Thank you for your interest and reviewing the paper. Below you can find answers to your comments and suggestions.

 

Note: In our original submission we used 7 calibration positions in our validation. In response to another reviewer we did new experiments with 15 positions. The analysis showed similar results with slightly better results for the checkerboard.

 

The paper deals with new camera calibration approach. In the present form the paper present many lacks. Starting from the methodological section authors should provide more details regarding the specific steps involved in the proposed approach in order to better justify the choice of specific parameters and solution rather than others available, Also in the experimental validation a more structured experimental setting should be used

 

We rewrote large parts of the paper to explain better why specific parameters are chosen. Also new experiments are added to the paper. This is mainly visible in section 2 (Experiments):

       It now is now divided into 4 subsections.

       The experimental setup now also contains references and arguments why 15 camera positions are used.

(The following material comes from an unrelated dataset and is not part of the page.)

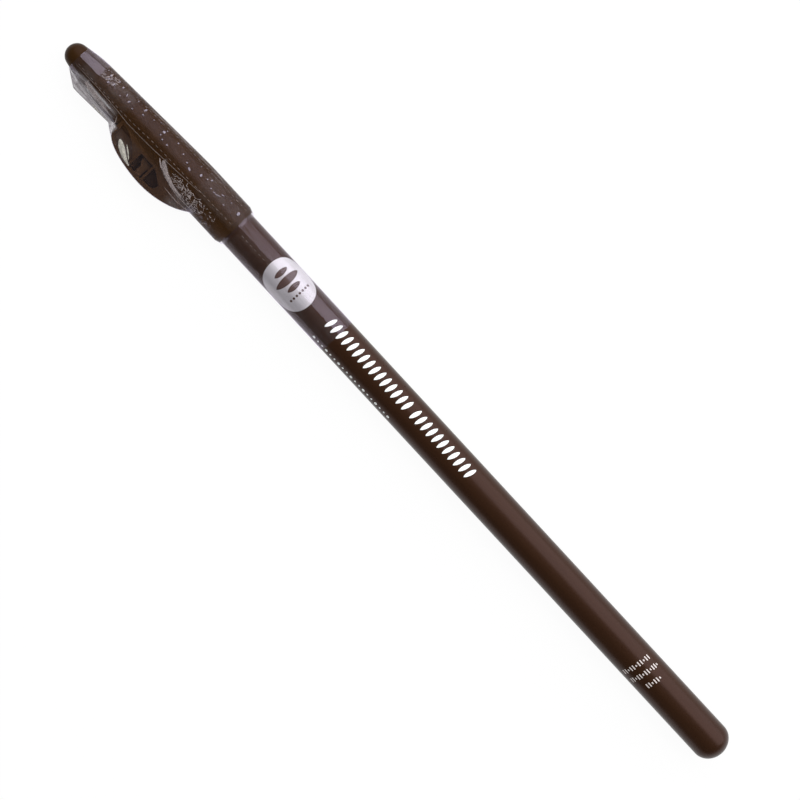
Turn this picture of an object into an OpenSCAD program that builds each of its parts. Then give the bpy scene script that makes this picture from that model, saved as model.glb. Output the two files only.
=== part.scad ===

       A new section is added with an experiment showing that using more points improves the stability of the calibration. This section also explains why a subset of 700000 points is used in the other experiments.

       The original table containing results of only focal lengths now also holds parameters like radial distortion parameters.

The problem statement and introduction (line 70-75) now also explains that the methodology does not try to replace high-quality industrial-grade calibration boards, but only low cost printed boards.

 

 


Round 2

Reviewer 1 Report

The authors have greatly improved their work. That's why I recommend it for publication.